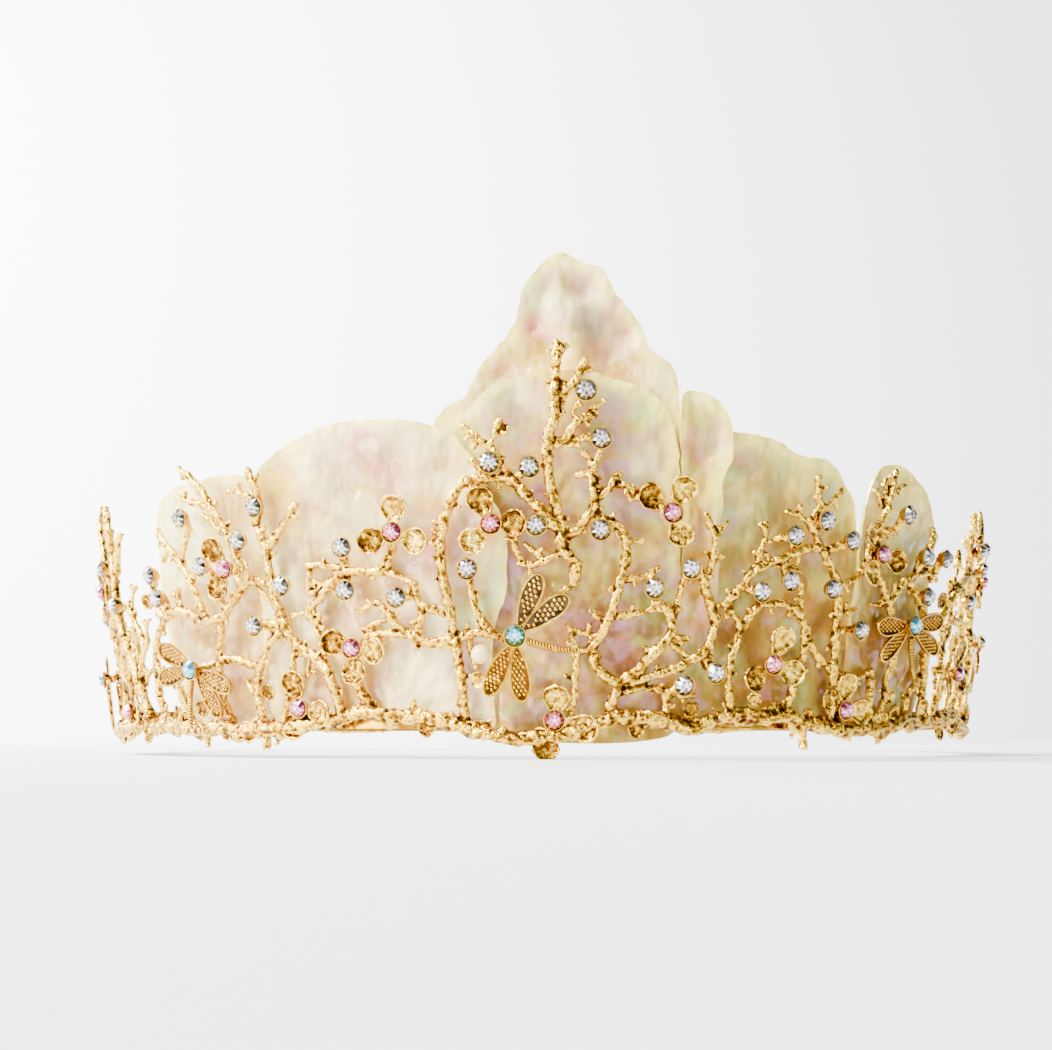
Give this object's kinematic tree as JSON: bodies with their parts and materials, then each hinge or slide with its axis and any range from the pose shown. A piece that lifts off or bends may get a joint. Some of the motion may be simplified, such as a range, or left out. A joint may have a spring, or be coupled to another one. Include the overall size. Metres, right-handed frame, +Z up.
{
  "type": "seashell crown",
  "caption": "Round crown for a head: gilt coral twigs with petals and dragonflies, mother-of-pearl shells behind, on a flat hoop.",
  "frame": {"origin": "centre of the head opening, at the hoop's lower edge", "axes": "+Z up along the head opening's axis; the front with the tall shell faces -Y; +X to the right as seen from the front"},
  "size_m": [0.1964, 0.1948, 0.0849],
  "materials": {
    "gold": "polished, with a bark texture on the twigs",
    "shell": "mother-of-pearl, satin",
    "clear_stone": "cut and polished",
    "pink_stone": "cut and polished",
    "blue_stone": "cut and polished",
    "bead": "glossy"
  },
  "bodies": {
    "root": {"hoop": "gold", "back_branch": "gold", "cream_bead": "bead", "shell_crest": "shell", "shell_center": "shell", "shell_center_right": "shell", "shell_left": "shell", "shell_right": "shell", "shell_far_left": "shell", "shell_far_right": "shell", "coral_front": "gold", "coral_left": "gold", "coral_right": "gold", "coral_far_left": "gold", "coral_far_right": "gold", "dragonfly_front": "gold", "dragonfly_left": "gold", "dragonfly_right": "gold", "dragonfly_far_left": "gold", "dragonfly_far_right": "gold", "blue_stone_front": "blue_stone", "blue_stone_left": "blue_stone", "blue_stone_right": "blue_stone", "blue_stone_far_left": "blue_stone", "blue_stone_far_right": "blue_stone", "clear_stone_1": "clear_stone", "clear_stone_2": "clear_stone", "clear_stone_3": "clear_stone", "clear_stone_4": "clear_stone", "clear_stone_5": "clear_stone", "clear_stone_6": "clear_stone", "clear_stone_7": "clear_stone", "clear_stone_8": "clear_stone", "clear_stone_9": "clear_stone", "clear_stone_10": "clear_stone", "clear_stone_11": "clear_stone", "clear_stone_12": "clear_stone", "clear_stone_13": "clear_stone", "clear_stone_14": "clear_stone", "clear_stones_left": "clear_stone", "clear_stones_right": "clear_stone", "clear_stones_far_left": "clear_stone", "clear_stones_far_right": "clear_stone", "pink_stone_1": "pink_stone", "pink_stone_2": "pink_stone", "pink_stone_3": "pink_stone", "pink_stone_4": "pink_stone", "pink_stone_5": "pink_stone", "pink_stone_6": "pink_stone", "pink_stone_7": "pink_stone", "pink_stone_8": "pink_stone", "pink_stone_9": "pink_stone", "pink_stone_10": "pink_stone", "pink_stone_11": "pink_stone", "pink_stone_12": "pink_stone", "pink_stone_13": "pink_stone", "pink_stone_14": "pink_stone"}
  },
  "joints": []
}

OBJECTIVE:
Find the string "bodies" in the listing and return every line that holds it.

PROBLEM SOLUTION:
Give this object's kinematic tree as JSON: bodies with their parts and materials, then each hinge or slide with its axis and any range from the pose shown. A piece that lifts off or bends may get a joint. Some of the motion may be simplified, such as a range, or left out. A joint may have a spring, or be coupled to another one. Include the overall size. Metres, right-handed frame, +Z up.
  "bodies": {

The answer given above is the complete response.